(RECORDS)
━━━━━━━━━━

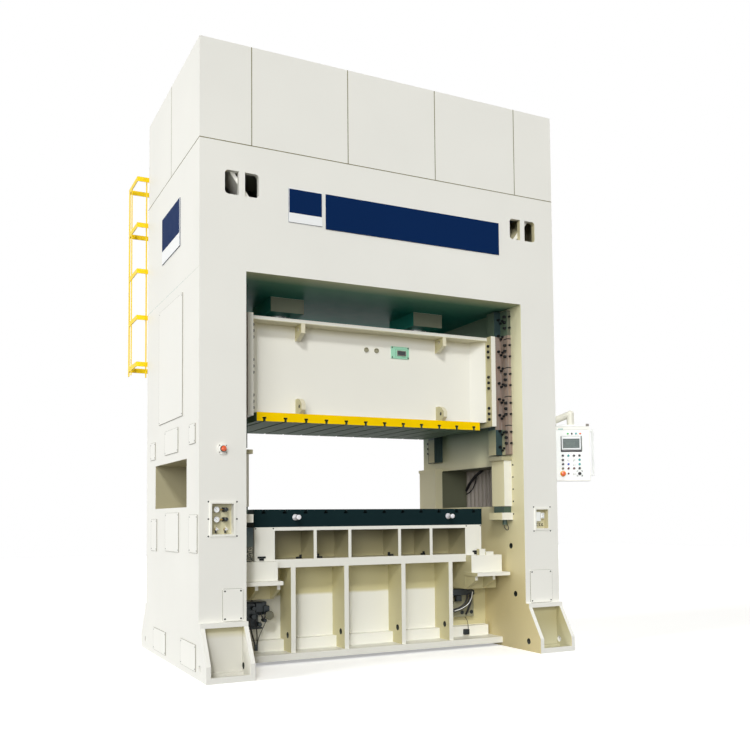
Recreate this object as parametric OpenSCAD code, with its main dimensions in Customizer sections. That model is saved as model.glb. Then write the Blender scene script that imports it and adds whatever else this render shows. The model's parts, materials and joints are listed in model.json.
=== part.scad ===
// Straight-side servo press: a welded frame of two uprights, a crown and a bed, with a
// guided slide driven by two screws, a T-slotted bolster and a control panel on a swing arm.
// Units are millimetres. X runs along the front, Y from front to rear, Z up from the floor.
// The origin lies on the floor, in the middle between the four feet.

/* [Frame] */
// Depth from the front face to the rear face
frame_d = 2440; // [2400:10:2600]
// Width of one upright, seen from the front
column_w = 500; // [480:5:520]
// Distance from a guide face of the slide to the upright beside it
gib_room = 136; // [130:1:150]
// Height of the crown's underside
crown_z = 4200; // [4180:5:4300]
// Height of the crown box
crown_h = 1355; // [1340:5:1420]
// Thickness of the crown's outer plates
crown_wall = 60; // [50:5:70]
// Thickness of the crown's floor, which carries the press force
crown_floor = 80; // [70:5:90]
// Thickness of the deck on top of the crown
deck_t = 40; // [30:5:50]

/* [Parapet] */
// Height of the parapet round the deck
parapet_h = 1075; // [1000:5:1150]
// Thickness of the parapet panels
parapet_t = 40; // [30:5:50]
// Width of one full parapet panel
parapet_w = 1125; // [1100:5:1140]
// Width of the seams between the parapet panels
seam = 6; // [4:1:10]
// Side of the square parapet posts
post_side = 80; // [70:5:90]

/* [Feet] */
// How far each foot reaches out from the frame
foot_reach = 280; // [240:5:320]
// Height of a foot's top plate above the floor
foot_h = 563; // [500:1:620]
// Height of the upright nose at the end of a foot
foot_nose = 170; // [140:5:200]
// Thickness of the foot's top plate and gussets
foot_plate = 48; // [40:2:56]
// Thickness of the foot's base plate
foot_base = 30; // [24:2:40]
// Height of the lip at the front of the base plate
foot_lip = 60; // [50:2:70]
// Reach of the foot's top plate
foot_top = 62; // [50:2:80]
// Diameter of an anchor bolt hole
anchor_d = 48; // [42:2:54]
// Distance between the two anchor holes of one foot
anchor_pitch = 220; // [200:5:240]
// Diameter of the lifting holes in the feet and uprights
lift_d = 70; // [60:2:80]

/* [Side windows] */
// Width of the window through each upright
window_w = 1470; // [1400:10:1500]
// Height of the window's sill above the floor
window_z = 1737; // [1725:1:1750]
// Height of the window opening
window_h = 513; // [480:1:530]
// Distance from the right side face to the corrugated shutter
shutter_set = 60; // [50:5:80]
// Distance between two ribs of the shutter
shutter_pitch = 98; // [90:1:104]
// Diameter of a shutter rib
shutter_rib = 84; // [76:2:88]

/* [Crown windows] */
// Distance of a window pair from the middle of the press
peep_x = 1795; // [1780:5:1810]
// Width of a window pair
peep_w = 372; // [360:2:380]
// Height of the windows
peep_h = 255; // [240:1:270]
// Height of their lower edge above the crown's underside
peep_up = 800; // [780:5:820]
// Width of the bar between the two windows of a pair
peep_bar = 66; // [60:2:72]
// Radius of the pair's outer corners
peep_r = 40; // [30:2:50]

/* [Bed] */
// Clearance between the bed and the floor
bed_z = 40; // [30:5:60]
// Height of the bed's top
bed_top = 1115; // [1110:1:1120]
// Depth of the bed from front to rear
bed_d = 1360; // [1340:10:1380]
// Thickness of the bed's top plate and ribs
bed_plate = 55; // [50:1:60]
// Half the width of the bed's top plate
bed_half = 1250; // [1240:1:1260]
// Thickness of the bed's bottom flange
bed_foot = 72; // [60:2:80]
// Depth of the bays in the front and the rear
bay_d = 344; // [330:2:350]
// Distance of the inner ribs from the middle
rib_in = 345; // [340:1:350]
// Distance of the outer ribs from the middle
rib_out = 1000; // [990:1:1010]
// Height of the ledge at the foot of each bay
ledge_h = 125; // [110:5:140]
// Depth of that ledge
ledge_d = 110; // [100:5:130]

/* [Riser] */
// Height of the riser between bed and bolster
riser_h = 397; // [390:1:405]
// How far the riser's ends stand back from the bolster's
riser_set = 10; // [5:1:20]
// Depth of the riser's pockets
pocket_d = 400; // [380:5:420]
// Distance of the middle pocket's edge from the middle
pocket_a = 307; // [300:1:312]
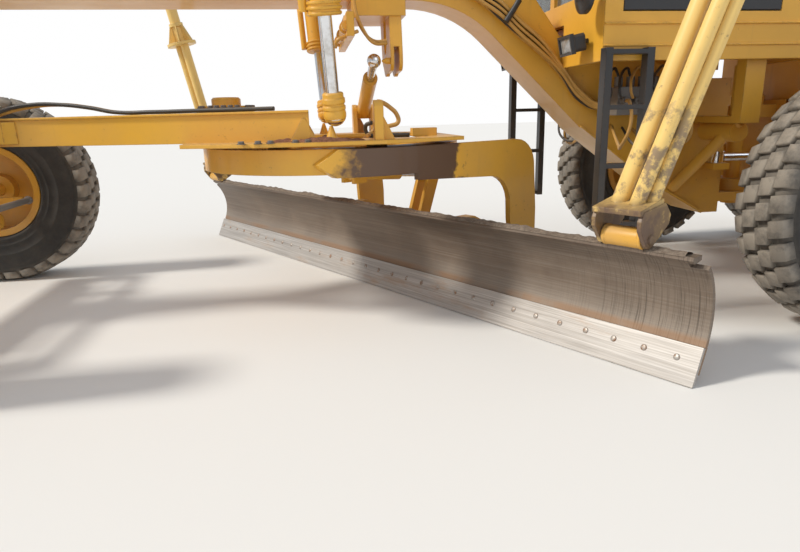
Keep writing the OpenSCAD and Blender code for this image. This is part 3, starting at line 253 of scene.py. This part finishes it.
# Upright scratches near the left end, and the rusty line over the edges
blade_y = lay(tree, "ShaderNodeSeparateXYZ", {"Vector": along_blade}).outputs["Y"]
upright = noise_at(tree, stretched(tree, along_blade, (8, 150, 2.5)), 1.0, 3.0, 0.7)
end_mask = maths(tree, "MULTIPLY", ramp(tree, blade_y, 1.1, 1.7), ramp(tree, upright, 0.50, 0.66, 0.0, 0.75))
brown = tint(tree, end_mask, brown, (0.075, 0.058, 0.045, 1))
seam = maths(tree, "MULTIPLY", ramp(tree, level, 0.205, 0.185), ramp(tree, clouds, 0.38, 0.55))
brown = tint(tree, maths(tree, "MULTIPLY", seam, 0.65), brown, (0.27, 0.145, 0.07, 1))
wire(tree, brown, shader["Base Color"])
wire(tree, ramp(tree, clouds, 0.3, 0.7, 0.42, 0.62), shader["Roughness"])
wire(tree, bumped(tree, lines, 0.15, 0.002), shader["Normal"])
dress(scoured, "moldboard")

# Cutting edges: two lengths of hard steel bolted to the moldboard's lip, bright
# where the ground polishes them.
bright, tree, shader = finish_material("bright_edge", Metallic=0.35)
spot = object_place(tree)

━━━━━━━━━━

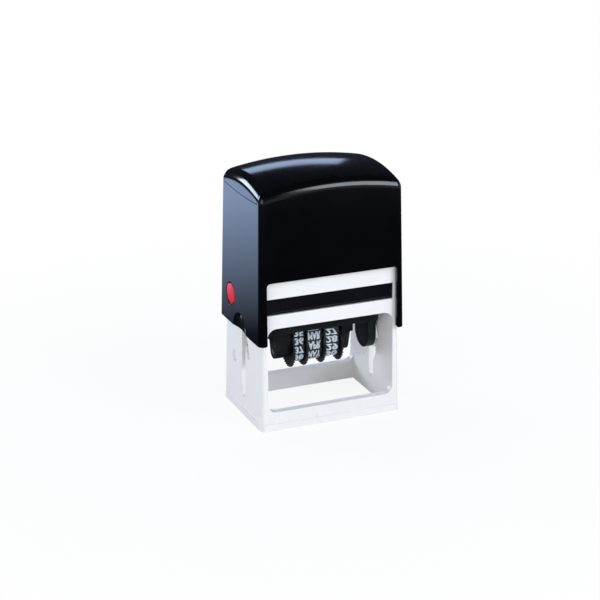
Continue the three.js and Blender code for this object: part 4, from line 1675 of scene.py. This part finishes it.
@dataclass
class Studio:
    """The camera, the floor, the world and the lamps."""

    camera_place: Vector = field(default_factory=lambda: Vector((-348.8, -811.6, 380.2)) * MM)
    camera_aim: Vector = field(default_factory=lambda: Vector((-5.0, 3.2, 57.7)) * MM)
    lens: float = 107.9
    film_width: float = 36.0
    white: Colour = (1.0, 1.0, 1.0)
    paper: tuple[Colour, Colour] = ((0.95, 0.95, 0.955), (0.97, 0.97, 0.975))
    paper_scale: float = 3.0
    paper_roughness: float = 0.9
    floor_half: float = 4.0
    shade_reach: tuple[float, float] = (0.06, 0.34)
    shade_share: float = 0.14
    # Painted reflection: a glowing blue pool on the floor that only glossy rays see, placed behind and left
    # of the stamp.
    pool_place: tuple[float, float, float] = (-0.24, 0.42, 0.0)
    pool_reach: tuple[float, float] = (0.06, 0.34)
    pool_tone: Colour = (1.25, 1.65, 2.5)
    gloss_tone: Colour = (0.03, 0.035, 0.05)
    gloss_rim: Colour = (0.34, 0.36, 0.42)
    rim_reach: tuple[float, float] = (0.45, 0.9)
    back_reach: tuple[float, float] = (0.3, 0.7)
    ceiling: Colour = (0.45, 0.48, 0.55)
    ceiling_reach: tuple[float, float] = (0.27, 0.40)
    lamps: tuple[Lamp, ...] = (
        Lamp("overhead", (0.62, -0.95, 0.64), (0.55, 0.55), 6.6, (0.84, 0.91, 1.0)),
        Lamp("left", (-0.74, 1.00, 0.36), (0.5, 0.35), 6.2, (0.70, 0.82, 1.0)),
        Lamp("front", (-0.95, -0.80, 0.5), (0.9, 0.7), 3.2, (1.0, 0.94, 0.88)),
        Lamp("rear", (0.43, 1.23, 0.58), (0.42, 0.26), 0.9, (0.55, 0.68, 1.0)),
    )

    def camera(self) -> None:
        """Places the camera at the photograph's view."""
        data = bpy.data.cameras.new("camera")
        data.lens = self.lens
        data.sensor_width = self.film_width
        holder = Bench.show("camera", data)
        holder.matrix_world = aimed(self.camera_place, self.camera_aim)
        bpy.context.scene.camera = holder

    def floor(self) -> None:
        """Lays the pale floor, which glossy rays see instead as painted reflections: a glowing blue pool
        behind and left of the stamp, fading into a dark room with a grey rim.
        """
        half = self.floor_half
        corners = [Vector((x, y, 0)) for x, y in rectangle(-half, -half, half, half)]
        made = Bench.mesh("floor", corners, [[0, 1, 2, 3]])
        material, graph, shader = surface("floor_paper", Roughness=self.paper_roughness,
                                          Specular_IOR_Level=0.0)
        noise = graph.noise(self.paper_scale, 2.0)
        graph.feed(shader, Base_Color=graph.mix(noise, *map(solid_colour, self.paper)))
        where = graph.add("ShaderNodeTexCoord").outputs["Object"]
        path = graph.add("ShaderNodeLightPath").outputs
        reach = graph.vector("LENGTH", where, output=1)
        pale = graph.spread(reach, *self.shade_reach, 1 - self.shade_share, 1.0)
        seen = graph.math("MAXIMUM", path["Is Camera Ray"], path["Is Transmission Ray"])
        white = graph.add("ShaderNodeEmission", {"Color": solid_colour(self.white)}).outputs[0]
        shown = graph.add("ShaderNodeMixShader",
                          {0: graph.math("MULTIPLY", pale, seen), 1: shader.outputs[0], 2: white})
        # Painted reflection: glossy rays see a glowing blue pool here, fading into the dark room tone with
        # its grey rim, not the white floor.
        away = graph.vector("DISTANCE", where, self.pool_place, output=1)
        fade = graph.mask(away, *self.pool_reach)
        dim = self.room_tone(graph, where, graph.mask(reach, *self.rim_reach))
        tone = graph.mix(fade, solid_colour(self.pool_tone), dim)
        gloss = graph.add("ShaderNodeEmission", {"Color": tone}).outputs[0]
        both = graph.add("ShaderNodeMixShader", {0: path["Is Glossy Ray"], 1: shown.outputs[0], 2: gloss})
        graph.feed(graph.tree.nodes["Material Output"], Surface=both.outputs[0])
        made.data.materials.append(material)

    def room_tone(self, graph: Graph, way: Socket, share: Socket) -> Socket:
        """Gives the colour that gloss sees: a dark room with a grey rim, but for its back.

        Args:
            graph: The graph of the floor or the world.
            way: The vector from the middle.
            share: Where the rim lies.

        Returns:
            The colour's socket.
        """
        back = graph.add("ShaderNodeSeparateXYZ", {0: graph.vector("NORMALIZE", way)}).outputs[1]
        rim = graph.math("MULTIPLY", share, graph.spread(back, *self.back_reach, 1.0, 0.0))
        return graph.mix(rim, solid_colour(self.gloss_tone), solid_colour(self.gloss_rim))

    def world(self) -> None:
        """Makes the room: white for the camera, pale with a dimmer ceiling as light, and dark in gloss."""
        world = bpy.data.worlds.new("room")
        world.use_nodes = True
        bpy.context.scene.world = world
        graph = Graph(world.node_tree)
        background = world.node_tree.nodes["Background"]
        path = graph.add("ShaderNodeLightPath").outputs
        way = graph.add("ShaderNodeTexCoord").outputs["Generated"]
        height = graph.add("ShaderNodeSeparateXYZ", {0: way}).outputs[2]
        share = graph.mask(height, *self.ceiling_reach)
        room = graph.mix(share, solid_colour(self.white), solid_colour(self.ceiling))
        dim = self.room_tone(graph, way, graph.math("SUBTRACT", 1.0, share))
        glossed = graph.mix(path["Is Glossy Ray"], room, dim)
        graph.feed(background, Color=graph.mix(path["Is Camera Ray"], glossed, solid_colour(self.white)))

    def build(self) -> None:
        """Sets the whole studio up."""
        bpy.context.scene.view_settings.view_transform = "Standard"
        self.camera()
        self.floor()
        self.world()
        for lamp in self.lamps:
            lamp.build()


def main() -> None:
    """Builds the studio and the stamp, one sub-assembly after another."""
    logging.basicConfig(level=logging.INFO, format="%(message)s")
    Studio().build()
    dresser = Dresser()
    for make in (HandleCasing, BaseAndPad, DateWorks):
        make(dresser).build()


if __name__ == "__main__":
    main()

━━━━━━━━━━

(WHAT YOU HAVE TO DO)
Will you return exactly the lines above from the one with "Recreate this object" down to the one with "the four feet.", counting both as part of the range?

(WRITTEN SOLUTION)
Recreate this object as parametric OpenSCAD code, with its main dimensions in Customizer sections. That model is saved as model.glb. Then write the Blender scene script that imports it and adds whatever else this render shows. The model's parts, materials and joints are listed in model.json.
=== part.scad ===
// Straight-side servo press: a welded frame of two uprights, a crown and a bed, with a
// guided slide driven by two screws, a T-slotted bolster and a control panel on a swing arm.
// Units are millimetres. X runs along the front, Y from front to rear, Z up from the floor.
// The origin lies on the floor, in the middle between the four feet.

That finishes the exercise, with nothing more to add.